We turned and headed back toward my house. It was heating up and promised to be a warm day. I felt the perspiration on my neck and forehead and wiped my brow with the back of my hand. I looked at Joel and saw his sandy-brown hair growing darker on the sides, a true indication of sweating. Thank goodness it wasn’t just me. I knew he was a stronger runner than I, but I didn’t always like to admit it. We looped around and were back on the path that hugged the side of the mountain overlooking the beach. Cars were already lined up parallel parked with their trunks popped up full of beach chairs and towels. I heard the surfers talk to each other loudly over the crashing waves. I couldn’t make out what they were saying but their low voices promised some sort of conversation containing the words “bro” and “dude.” I felt a little smile sneak out of the corner of my mouth as I relished how content I felt while I ran the last stretch of trail before it came to an end and opened up to the beach. Physical exertion combined with the salty and crisp scent of the ocean air spelled perfect for me.

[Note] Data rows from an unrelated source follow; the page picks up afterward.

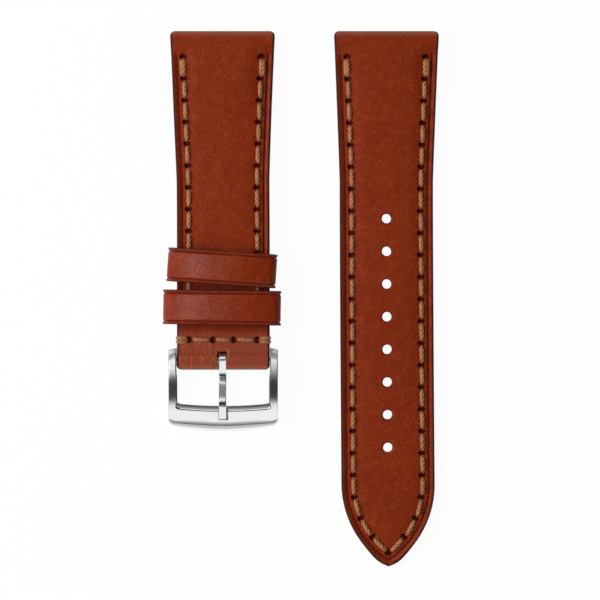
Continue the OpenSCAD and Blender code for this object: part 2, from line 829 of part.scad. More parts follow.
buckle_half_cover();
buckle_half_filler();
buckle_half_lining();
left_seam_thread();
right_seam_thread();
left_seam_under_thread();
right_seam_under_thread();
cross_seam_thread();
cross_seam_under_thread();
fixed_keeper();
free_keeper();
buckle_frame();
buckle_tongue();
spring_bar_barrel();
spring_bar_left_plunger();
spring_bar_right_plunger();
spring_bar_spring();
tail_half_cover();
tail_half_filler();
tail_half_lining();
tail_seam_thread();
tail_seam_under_thread();
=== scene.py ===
import json
import math

import bmesh
import bpy
from mathutils import Matrix, Vector, noise


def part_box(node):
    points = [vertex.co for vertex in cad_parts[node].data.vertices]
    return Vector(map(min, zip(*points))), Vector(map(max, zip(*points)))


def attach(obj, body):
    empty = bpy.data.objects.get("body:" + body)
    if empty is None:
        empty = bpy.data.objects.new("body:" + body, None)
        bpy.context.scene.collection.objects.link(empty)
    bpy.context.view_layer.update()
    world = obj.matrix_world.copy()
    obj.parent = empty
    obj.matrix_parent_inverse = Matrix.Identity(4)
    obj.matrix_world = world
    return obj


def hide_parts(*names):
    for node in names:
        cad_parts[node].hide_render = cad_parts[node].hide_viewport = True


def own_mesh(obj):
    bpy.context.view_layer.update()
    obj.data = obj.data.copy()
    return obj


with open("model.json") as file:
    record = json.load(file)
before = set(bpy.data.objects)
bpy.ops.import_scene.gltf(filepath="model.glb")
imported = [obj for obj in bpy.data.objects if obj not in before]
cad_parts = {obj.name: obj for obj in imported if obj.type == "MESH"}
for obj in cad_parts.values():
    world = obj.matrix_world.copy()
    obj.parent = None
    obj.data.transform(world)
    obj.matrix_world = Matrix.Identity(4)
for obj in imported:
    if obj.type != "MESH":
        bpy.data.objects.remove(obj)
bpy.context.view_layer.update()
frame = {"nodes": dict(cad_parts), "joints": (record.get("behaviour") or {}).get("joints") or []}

mm = 0.001  # pieces are drawn in millimetres and scaled down when they are finished
joints = {joint["name"]: joint for joint in frame["joints"]}
barX, barY, barZ = [value / mm for value in joints["frame_swing"]["pos_m"]]
tailX = joints["tail_swing"]["pos_m"][0] / mm
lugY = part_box("tail_half_cover")[1].y / mm


# Small sums that every piece uses

def clamp(t):
    return min(1.0, max(0.0, t))


def smooth(t):
    t = clamp(t)
    return t * t * (3 - 2 * t)


def mix(a, b, t):
    return a + (b - a) * t


def hill(distance, reach):  # one at no distance, nothing beyond its reach
    return smooth(1 - abs(distance) / reach)


def spaced(start, end, count):
    return [mix(start, end, i / count) for i in range(count)]


def roundOff(radius, t):
    return 0 if t >= radius else radius - math.sqrt(max(0, radius ** 2 - (radius - t) ** 2))


# The leather's sizes, in millimetres

strap = {
    "lugWidth": 22, "taperLength": 31.5, "taperPower": 1.06, "lugCorner": 0.8, "turnCorner": 0.7,
    "cover": 1.0, "lining": 0.8, "filler": 0.5, "glue": 0.05, "lugFiller": 0.5,
    "edgeLift": 0.4, "edgeLiftWide": 4.5,
    "padHeight": 1.2, "padFade": 0.75, "padFrom": 2.7, "padRise": 2.4, "padCrown": 0.76, "padRunout": 7,
    "turnSquare": 0.68,  # under 1, the fold over the spring bar is squarer than a circle
    # a painted highlight on the fold over the spring bar
    "foldSheen": 0.28,
    "lugThickness": 4.2, "tunnelRadius": 0.95, "flapLength": 10, "faceBlend": 3.6, "skinBlend": 2.4,
    "paintWide": 0.42, "paintDeep": 0.5,
    "creaseIn": 1.22, "creaseEnd": 1.46, "creaseDeep": 0.32, "creaseFrom": 4.2, "creaseFade": 1.4,
    "rimHigh": 0.12, "seamIn": 2.55, "seamFirst": 5.45, "stitch": 4.57,
    "stitchHole": 0.71, "holeSlope": 0.24, "holeDeep": 0.85, "trough": 0.14, "troughWide": 0.5,
    "adjustPitch": 6.86, "adjustLast": 25, "adjustCount": 8, "adjustRadius": 1.0,
}
buckleHalf = {
    "x": barX, "width": 19.45, "length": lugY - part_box("buckle_half_cover")[0].y / mm,
    "riseFrom": 0.12, "riseTo": 0.4, "underHeight": 1.3,
    "sway": lambda s: -0.18 * (1 - smooth((s - 12) / 32)),  # it lies a little out of true
}
tailHalf = {
    "x": tailX, "width": 19.6, "tipLength": 17.3, "length": 2 * lugY, "blunt": 0.75, "bluntReach": 1.35,
    "sway": lambda s: -0.2 + 0.5 * clamp((s - 36) / 76) ** 1.3,
}

stackHeight = strap["cover"] + strap["lining"] + strap["filler"] + 2 * strap["glue"]
rollRadius = strap["lugThickness"] / 2
turnThickness = (stackHeight - strap["glue"]) / 2  # of each layer of the fold over the spring bar
turnBore = 0.95
turnRadius = turnBore - strap["glue"] + turnThickness
barAlong = buckleHalf["length"] - turnRadius
crossAlong = buckleHalf["length"] - 6.3
fixedAlong = buckleHalf["length"] - 13
fillerEnd = fixedAlong - 4
liningEnd = fixedAlong + 4.3
seamEnd = liningEnd - 1
crossHoles = [-7.05, -2.15, 2.25, 7.15]
slotAside = -0.2  # the slot lies a little left of the middle
slotBehind = 1.75

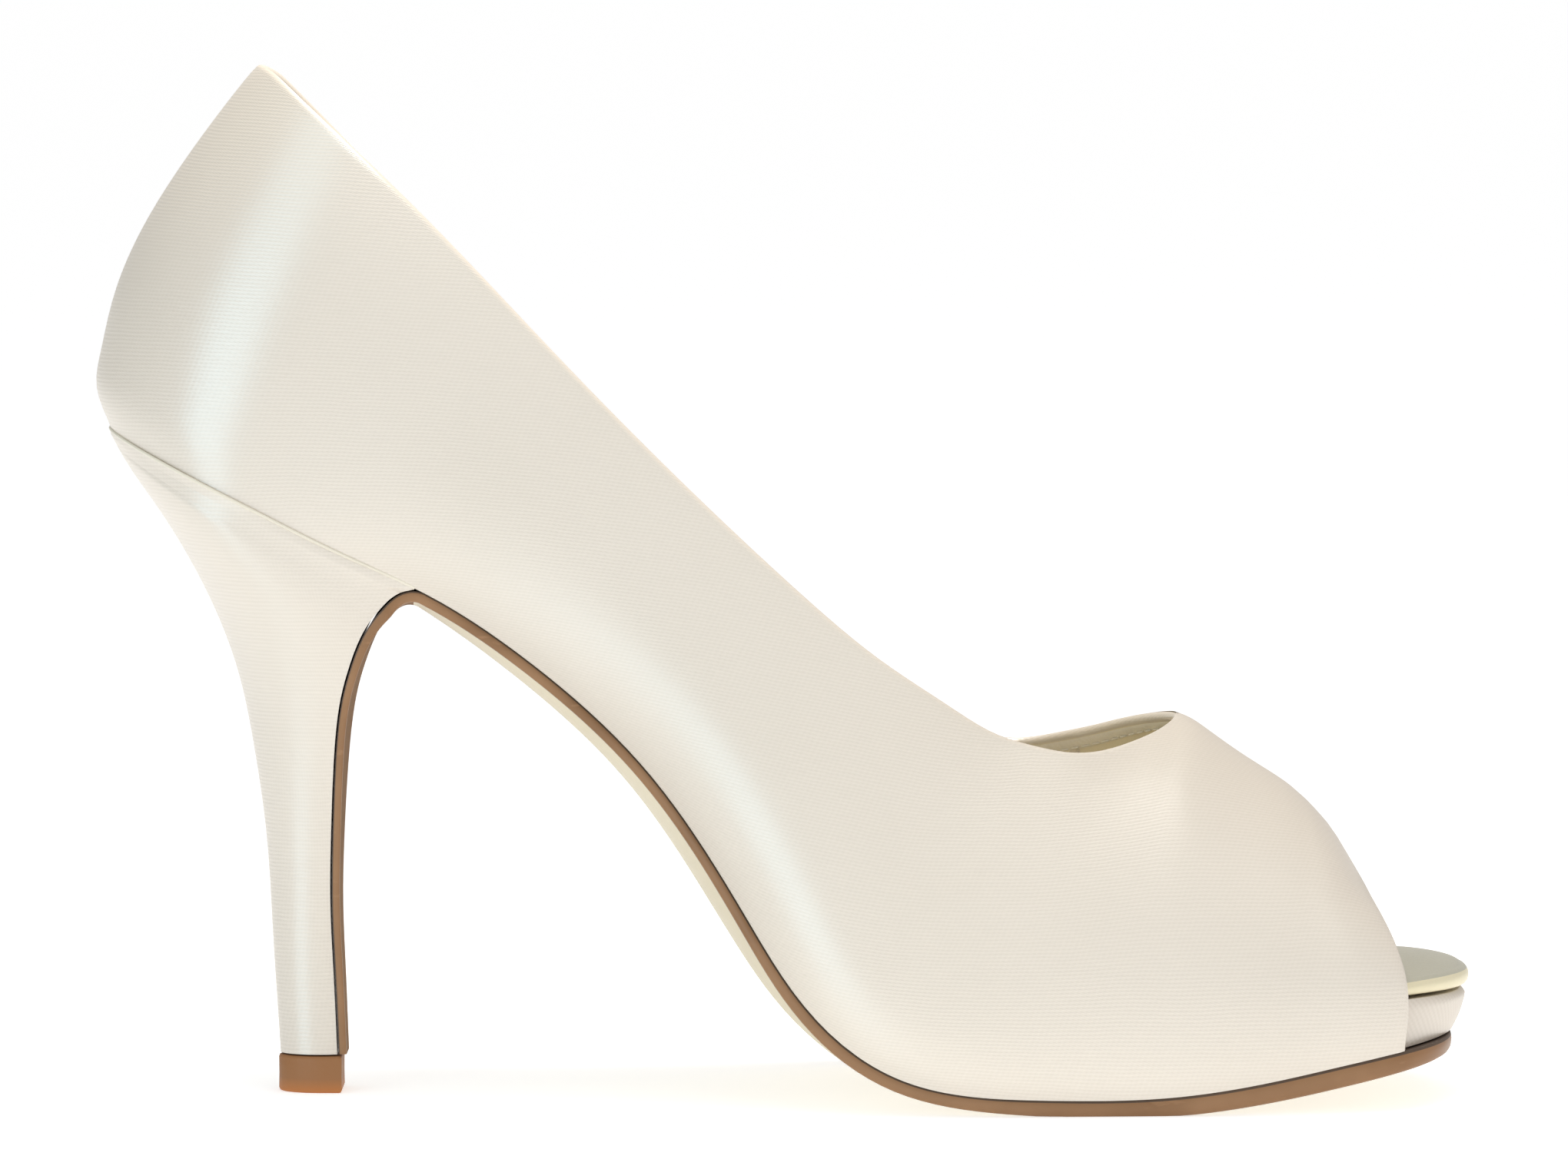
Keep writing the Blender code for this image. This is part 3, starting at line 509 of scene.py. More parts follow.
def flap_path():
    """Flap's rear face round the bend: points, directions towards the heel, and dish left."""
    foot, up, _ = section(BEND_START_SHARE * BED_LENGTH)
    radius = BEND_RADIUS + WAIST_THICKNESS
    centre = foot - up * radius
    start = degrees(atan2(up[2], up[0]))
    dish = SOLE_LINE["inner_dish"](BEND_START_SHARE)
    path = []
    for k, angle in enumerate(np.linspace(start, BEND_END_ANGLE, BEND_STEPS + 1)[1:]):
        away = np.array([cos(radians(angle)), 0.0, sin(radians(angle))])
        share = (k + 1) / BEND_STEPS
        path.append((centre + radius * away, away, dish * (1 - share * share * (3 - 2 * share))))
    return path


def breast_point(down):
    """Rear face of the flap at a share of the way down the heel."""
    top = flap_path()[-1][0]
    low = TOP_PIECE_HEIGHT + CLEARANCE
    return np.array([top[0] + BREAST["reach"](down) - BREAST_REACH, 0.0, top[2] + (low - top[2]) * down])


def breast_normal(down):
    """Unit direction from the flap towards the heel, level at the heel's foot."""
    if down == 1.0:
        return np.array([-1.0, 0.0, 0.0])
    ahead = breast_point(min(1.0, down + SLOPE_SHARE)) - breast_point(max(0.0, down - SLOPE_SHARE))
    normal = np.array([ahead[2], 0.0, -ahead[0]])
    return normal / np.linalg.norm(normal)


def heel_front_half(down):
    return HEEL["half"](down) * HEEL["front"](down)


def flap_row(place, away, half, dish):
    """Row across the flap, its inner side lifted by what is left of the waist's dish."""
    rows = []
    for share in ACROSS:
        lift = dish * share ** 2 if share < 0 else 0.0
        rows.append(place + away * lift + np.array([0.0, share * half, 0.0]))
    return rows


def breast_foot():
    """Forward end of the flap's front face, at the heel's foot."""
    return breast_point(1.0)[0] + FLAP_THICKNESS


def heel_layer(down, place, away, dish):
    """One section of the heel, from the back to a place on the sole's bend or flap."""
    back_top = section(0.0)[0] + np.array([-HEEL_LIP, 0.0, -CLEARANCE])
    low = TOP_PIECE_HEIGHT + CLEARANCE
    tip_back = breast_foot() - TIP_LENGTH
    overhang = tip_back - back_top[0]
    back = np.array([tip_back - HEEL["back"](down) * overhang, 0.0, back_top[2] + (low - back_top[2]) * down])
    front = place + away * CLEARANCE
    round_share = HEEL["round"](down)
    rows = []
    for share in heel_shares(round_share):
        middle = back + (front - back) * share
        half = HEEL["half"](down)
        if share < round_share:
            half *= sqrt(max(0.0, 1 - (1 - share / round_share) ** 2))
        else:
            half *= 1 + (HEEL["front"](down) - 1) * ((share - round_share) / (1 - round_share)) ** 2
        rows.append(flap_row(middle, away, half, dish * share ** 4))
    return rows


def heel_layers():
    """Sections from the foot up to the bend, whose last ones follow the sole round it."""
    layers = [heel_layer(down, breast_point(down), breast_normal(down), 0.0) for down in DOWN_STEPS[::-1]]
    shown = flap_path()[BEND_HIDDEN:]
    for k, (place, away, dish) in reversed(list(enumerate(shown))):
        layers.append(heel_layer(DOWN_STEPS[0] * (k + 1) / (len(shown) + 1), place, away, dish))
    return layers


def heel_shares(round_share):
    return [round_share * share for share in eased(ROUND_STEPS)] + spaced(round_share, 1.0, HEEL_STEPS)


def heel_seat():
    """Top of the heel, on the bed line under the upper."""
    end = SEAT_END_SHARE * BED_LENGTH
    rows = []
    for share in heel_shares(SEAT_ROUND / end):
        arc = share * end
        lip = HEEL_LIP * (1 - share)
        spread = np.array([1.0, 1.0 + 2 * lip / SEAT_WIDTH, 1.0])
        rows.append([point * spread - section(arc)[2] * lip for point in sole_row(arc, 0.0)])
    return rows


# Looks: folded edges, stitches and cloth
EDGE_ROLL = 0.00080
CLOTH_WALL = 0.00150
RIM_ROWS = (0.0013, 0.0019, 0.0027, 0.0038, 0.0052)
FOLD_DEPTH = 0.0013
BINDING_DEPTH = 0.0037
BINDING_LIFT = 0.00028
STITCH_DEPTH = 0.0030
STITCH_PITCH = 0.0021
STITCH_LENGTH = 0.0015
STITCH_RADIUS = 0.00020
LINING_SEAM = 0.0495
SKIRT_DROP = 0.0002
APEX_DROP = 0.0010
APEX_LENGTH = 0.0040
SEAM_RISE = 0.00028
SEAM_RADIUS = 0.00028
SEAM_SIDES = 8
ROLL_FADE = 0.0030
ROLL_ANGLES = (30, 60, 90, 120, 150)
PEEP_RIM = 0.0014
BINDING_STEP = 0.00024
BINDING_RIB = (0.00105, 0.00007)
STRIP_SINK = 0.00004
STRIP_UNDER = 0.00012
STITCH_LIFT = 0.00006
STITCH_SIDES = 7
STITCH_SHAPE = ((0.0, 0.45), (0.12, 0.85), (0.5, 1.0), (0.88, 0.85), (1.0, 0.45))
LAP_SIDE = 0.004
LAP_GAP = 0.0003
LAP_FOOT_SHARE = 0.74
LAP_STEP = 0.0007
LAP_HALF = 0.0011
LAP_LIFT = 0.00022
LAP_STITCH_SHIFT = 0.0006
LAP_STITCH_LIFT = 0.00028
INSOLE_ROLL = 0.0011
TREAD_LIFT = 0.0006
RIB_PITCH = 0.00066
TWILL_PITCH = 0.00090


def node(tree, kind, inputs=None, **settings):
    """New shader node; its inputs are values or other nodes' outputs."""
    made = tree.nodes.new("ShaderNode" + kind)
    for key, value in settings.items():
        setattr(made, key, value)
    for socket, value in (inputs or {}).items():
        if isinstance(value, bpy.types.NodeSocket):
            tree.links.new(value, made.inputs[socket])
        else:
            made.inputs[socket].default_value = value
    return made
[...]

Joel smacked my back somewhat gently as he came to a walk beside me as if we were racing all along. We weren’t. “Sorry I’ll miss tonight. You better tell me all ‘bout it.”
I nodded. It was a bummer he couldn’t come to my graduation. We’d had such a blast at he and Ethan’s a couple of years earlier. But I understood. He was leaving for Louisiana in a few hours: visiting his girlfriend for the week and probably trying to talk her into moving out her next year when she graduated. I wondered how that discussion would go.
“So, next Tuesday. A night run? Em’ly?”
“Sure,” I replied, out of breath and pissed off in a funny kind of way that he was having no trouble reinstating his jog all the way to his car. He was pulling out of his parking spot and waving to me before I even crossed the street to get to my house.